### Goal of the exercise
Your task is to write out the complete listing exactly as it is shown.

-- START Data lines --

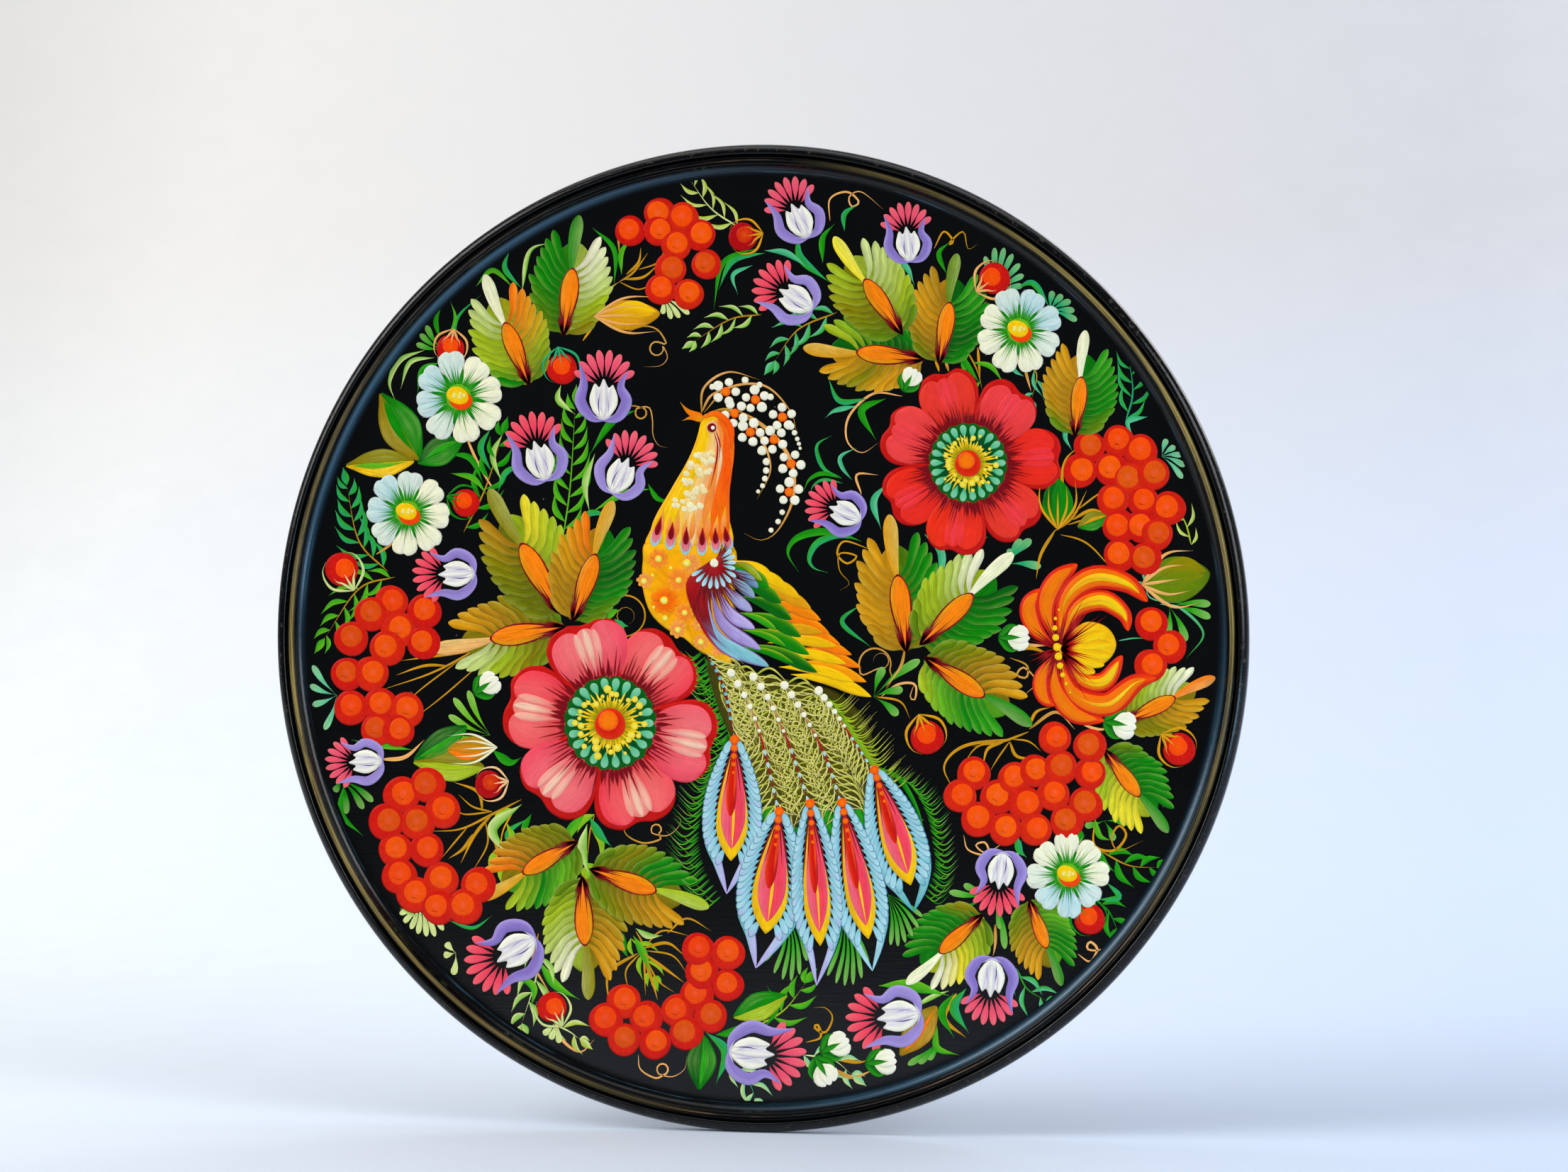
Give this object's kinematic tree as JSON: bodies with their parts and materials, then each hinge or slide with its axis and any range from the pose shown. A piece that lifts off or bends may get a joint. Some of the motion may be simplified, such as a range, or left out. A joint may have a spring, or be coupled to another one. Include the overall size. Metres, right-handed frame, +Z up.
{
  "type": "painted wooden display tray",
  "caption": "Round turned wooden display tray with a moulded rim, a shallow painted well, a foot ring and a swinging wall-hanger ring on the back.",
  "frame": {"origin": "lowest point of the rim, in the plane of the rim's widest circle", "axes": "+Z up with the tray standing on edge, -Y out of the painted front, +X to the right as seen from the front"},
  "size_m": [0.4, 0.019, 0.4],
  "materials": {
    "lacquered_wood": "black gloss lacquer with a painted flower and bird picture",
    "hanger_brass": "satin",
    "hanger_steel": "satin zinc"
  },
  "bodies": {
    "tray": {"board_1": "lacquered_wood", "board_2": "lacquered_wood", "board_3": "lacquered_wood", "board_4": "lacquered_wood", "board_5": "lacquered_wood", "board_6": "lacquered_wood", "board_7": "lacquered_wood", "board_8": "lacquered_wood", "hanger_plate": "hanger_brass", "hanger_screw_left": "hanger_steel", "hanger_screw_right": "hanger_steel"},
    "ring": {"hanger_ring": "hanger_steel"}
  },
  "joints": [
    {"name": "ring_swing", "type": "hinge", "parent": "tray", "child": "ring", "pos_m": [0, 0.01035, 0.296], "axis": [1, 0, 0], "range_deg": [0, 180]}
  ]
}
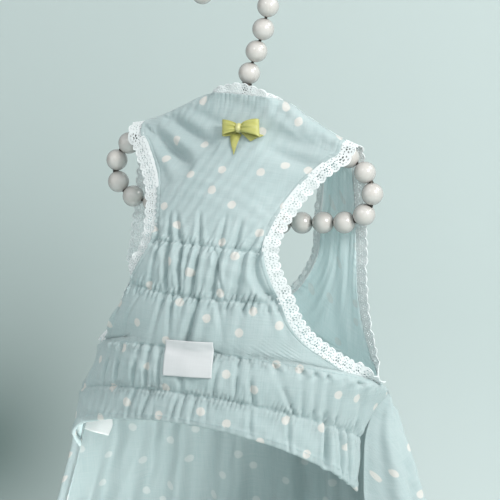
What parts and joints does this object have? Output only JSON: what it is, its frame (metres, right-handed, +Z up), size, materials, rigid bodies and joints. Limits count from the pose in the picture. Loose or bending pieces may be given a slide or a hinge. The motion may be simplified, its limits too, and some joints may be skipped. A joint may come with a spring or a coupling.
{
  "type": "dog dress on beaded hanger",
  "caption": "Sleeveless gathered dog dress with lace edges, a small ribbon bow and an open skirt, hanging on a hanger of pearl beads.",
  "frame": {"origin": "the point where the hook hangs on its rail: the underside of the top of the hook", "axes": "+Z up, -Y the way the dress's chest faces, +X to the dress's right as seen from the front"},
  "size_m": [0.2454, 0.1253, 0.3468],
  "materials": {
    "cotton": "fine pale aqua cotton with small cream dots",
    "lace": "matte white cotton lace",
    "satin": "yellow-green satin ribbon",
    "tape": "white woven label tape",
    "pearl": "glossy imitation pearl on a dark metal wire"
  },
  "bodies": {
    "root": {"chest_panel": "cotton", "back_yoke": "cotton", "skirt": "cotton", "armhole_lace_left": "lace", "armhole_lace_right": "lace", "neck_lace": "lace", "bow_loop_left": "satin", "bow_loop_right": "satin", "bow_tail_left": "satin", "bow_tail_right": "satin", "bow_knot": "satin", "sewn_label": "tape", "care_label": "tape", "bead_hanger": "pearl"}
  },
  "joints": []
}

-- END Data lines --

### Exercise solution
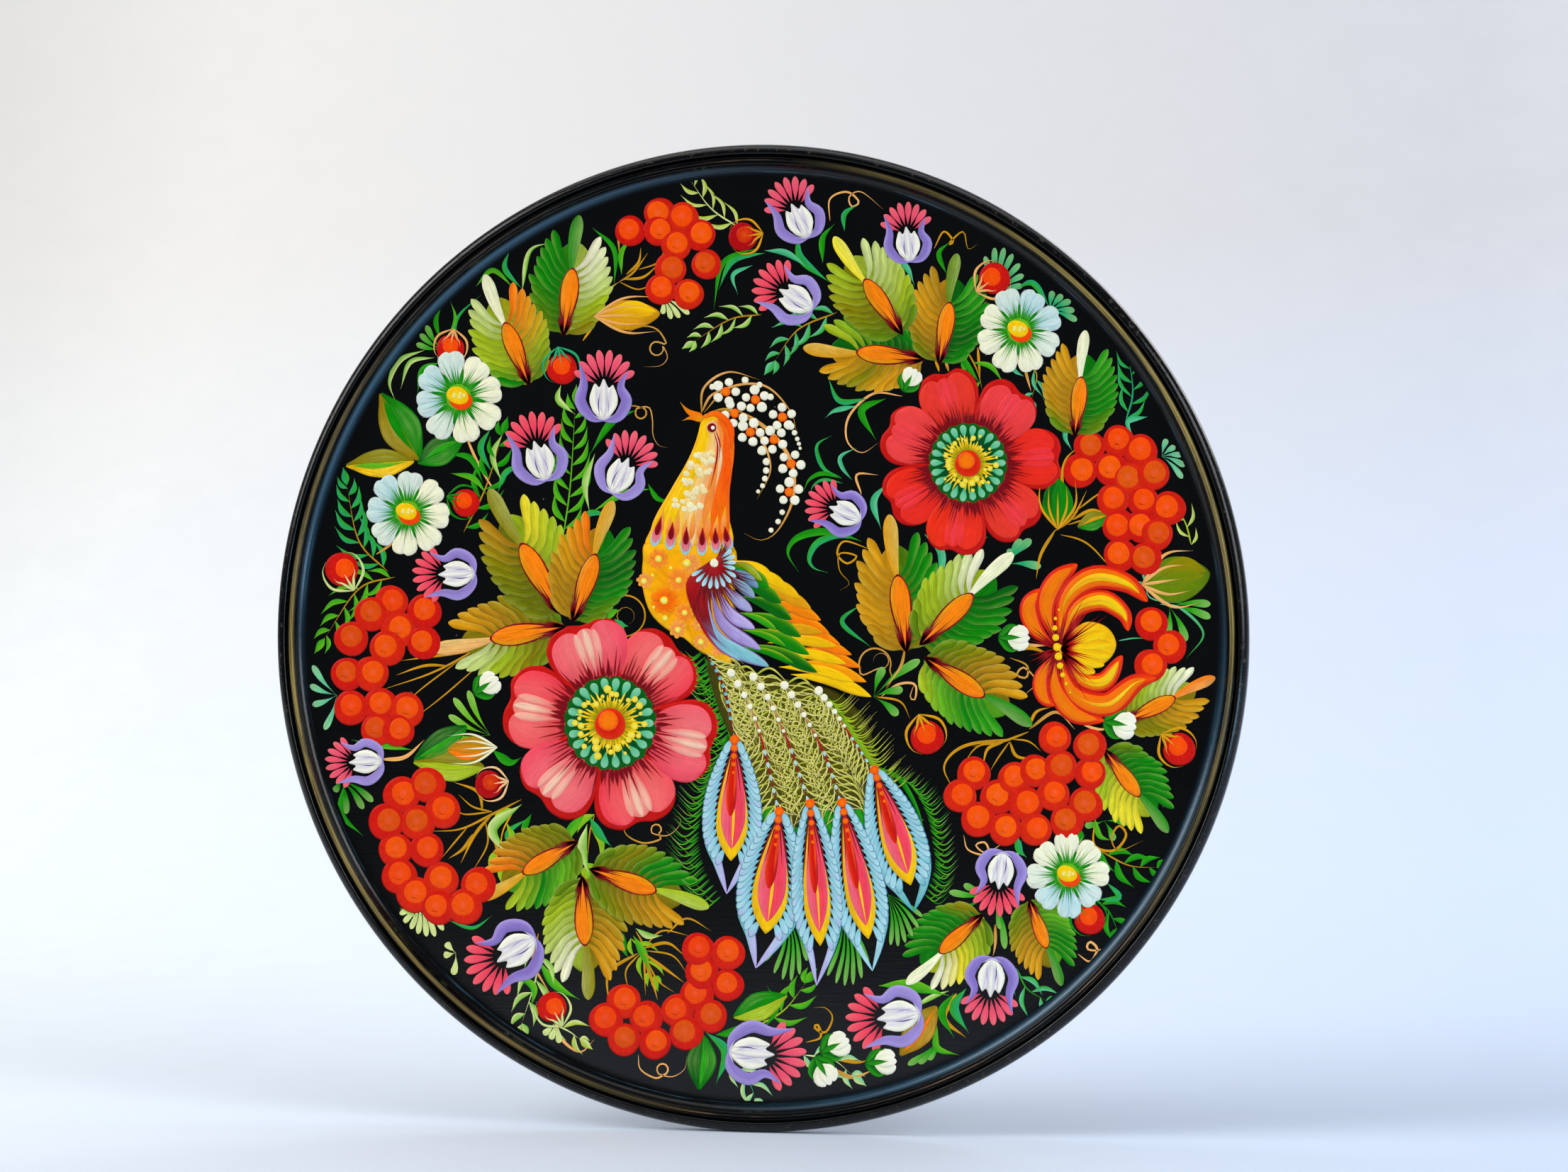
Give this object's kinematic tree as JSON: bodies with their parts and materials, then each hinge or slide with its axis and any range from the pose shown. A piece that lifts off or bends may get a joint. Some of the motion may be simplified, such as a range, or left out. A joint may have a spring, or be coupled to another one. Include the overall size. Metres, right-handed frame, +Z up.
{
  "type": "painted wooden display tray",
  "caption": "Round turned wooden display tray with a moulded rim, a shallow painted well, a foot ring and a swinging wall-hanger ring on the back.",
  "frame": {"origin": "lowest point of the rim, in the plane of the rim's widest circle", "axes": "+Z up with the tray standing on edge, -Y out of the painted front, +X to the right as seen from the front"},
  "size_m": [0.4, 0.019, 0.4],
  "materials": {
    "lacquered_wood": "black gloss lacquer with a painted flower and bird picture",
    "hanger_brass": "satin",
    "hanger_steel": "satin zinc"
  },
  "bodies": {
    "tray": {"board_1": "lacquered_wood", "board_2": "lacquered_wood", "board_3": "lacquered_wood", "board_4": "lacquered_wood", "board_5": "lacquered_wood", "board_6": "lacquered_wood", "board_7": "lacquered_wood", "board_8": "lacquered_wood", "hanger_plate": "hanger_brass", "hanger_screw_left": "hanger_steel", "hanger_screw_right": "hanger_steel"},
    "ring": {"hanger_ring": "hanger_steel"}
  },
  "joints": [
    {"name": "ring_swing", "type": "hinge", "parent": "tray", "child": "ring", "pos_m": [0, 0.01035, 0.296], "axis": [1, 0, 0], "range_deg": [0, 180]}
  ]
}
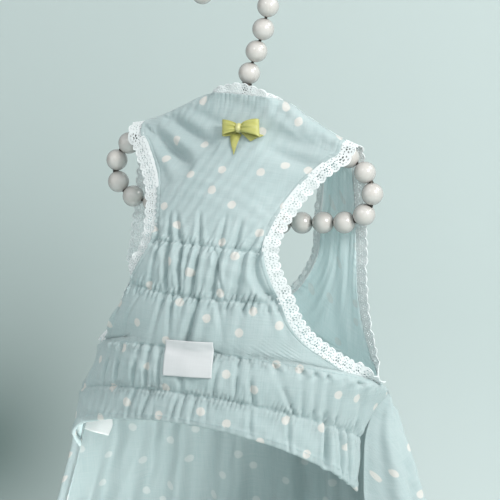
What parts and joints does this object have? Output only JSON: what it is, its frame (metres, right-handed, +Z up), size, materials, rigid bodies and joints. Limits count from the pose in the picture. Loose or bending pieces may be given a slide or a hinge. The motion may be simplified, its limits too, and some joints may be skipped. A joint may come with a spring or a coupling.
{
  "type": "dog dress on beaded hanger",
  "caption": "Sleeveless gathered dog dress with lace edges, a small ribbon bow and an open skirt, hanging on a hanger of pearl beads.",
  "frame": {"origin": "the point where the hook hangs on its rail: the underside of the top of the hook", "axes": "+Z up, -Y the way the dress's chest faces, +X to the dress's right as seen from the front"},
  "size_m": [0.2454, 0.1253, 0.3468],
  "materials": {
    "cotton": "fine pale aqua cotton with small cream dots",
    "lace": "matte white cotton lace",
    "satin": "yellow-green satin ribbon",
    "tape": "white woven label tape",
    "pearl": "glossy imitation pearl on a dark metal wire"
  },
  "bodies": {
    "root": {"chest_panel": "cotton", "back_yoke": "cotton", "skirt": "cotton", "armhole_lace_left": "lace", "armhole_lace_right": "lace", "neck_lace": "lace", "bow_loop_left": "satin", "bow_loop_right": "satin", "bow_tail_left": "satin", "bow_tail_right": "satin", "bow_knot": "satin", "sewn_label": "tape", "care_label": "tape", "bead_hanger": "pearl"}
  },
  "joints": []
}